Willem Karel Dicke, pediatra, llevaba tiempo investigando esos problemas de “malnutrición” que atacaban misteriosamente a los más pequeños. En los años 40 la media mundial de la mortalidad infantil para menores de cinco años era del 15%, así que, aunque era una desgracia, la población estaba más habituada a perder a los niños de lo que lo estamos ahora. Muchos padres no tendrían el tiempo o los recursos para investigar a qué se debía la debilidad de sus hijos, y tampoco los miramientos para andar haciendo experimentos con su alimentación, mucho menos si eso suponía quitar el producto más extendido, cómodo y barato de entre todos, el pan.
Aunque algunos, los más ricos, sí podían permitírselo. Para ellos corría por aquel entonces la teoría de la intransigencia a los nutrientes complejos, lo que llevó a la popularización de la llamada como “dieta de la banana”. Un régimen que funcionaba, dado que ésta fruta no contiene gluten, pero con la que efectos adversos reaparecían en los sujetos en su edad adulta, en cuanto volvían a comer derivados del trigo. Como sabe cualquier celíaco o persona que haya vivido con uno, es escandalosa la ubicuidad de este producto en nuestras despensas.
La otra dieta "milagro": cuando es mejor pasar hambre que comer
Pero en la Holanda de 1944 no había bananas. Por no haber no había prácticamente de nada. Y sin embargo, y pese a la inferior ingesta calórica en la que estaba imbuida la sociedad y a los efectos tóxicos de los tulipanes, un buen porcentaje de los niños de su hospital se encontraba mejor que meses atrás. Mientras la gente agonizaba por las calles, algunos niños veían cómo sus extremidades engordaban, sus panzas se deshinchaban y su piel iba resplandeciendo. Si antes de aquel episodio moría uno de cada tres niños de los que se sospechaba enfermedad celíaca de aquella etapa en Países Bajos, el invierno del hambre consiguió que ese porcentaje cayese a cero.

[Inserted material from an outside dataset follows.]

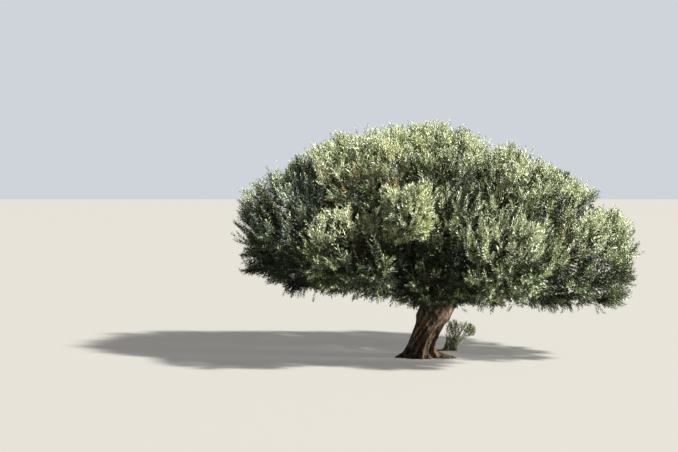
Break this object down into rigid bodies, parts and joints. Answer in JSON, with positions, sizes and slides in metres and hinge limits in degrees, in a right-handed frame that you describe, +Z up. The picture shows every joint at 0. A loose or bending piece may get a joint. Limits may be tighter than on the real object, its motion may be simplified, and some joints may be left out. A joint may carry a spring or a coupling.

Lo que vino después es ya el mero trabajo de observación de campo. Dicke se pasó los siguientes años probando en unos pacientes escogidos diferentes cereales, midiendo el peso, el crecimiento, la salud general de los sujetos así como los niveles de absorción de grasas de sus heces. Para 1950 pudo publicar sus hallazgos, que habían determinado que el causante de los “síntomas celíacos” provenían de la harina de trigo y el centeno. Y no, no tenía nada que ver con los nutrientes complejos, como se había asumido hasta ese momento. El “koiliakos” esa misteriosa condición que los humanos habían identificado en algunos niños desde los tiempos de la Grecia Antigua y que intrigó a pediatras durante milenios, por fin tenía nombre y diagnóstico.
Sus investigaciones le valieron una candidatura al Premio Nobel en 1962, pero murió semanas antes de poder que se celebrase la ceremonia. Dado que es un galardón que no se ofrece póstumamente, el doctor Dicke perdió su oportunidad de pasar de esa forma a los libros de historia. La celiaquía sigue siendo una de las condiciones con un diagnóstico más complejo, ya que se confunde con otros tipos de patologías digestivas y sus efectos se manifiestan de las formas más extrañas. Sin ir más lejos, el neuroglúten estudia cómo la intolerancia al glúten está detrás del autismo, el párkinson o la depresión.
Tampoco sabemos cuánta gente lo padece, y aunque ya en los años 50 se sabía de su existencia, su índice de diagnósticos es posible que siga siendo más bajo que el real. A día de hoy en los países desarrollados se habla de entre un 1 y un 2% de celíacos y los estudios epidemiológicos recientes apuntan a que, posiblemente, la enfermedad sea diez veces más frecuente de lo que se diagnostica. El porcentaje de celíacos sigue creciendo a un 15% cada año.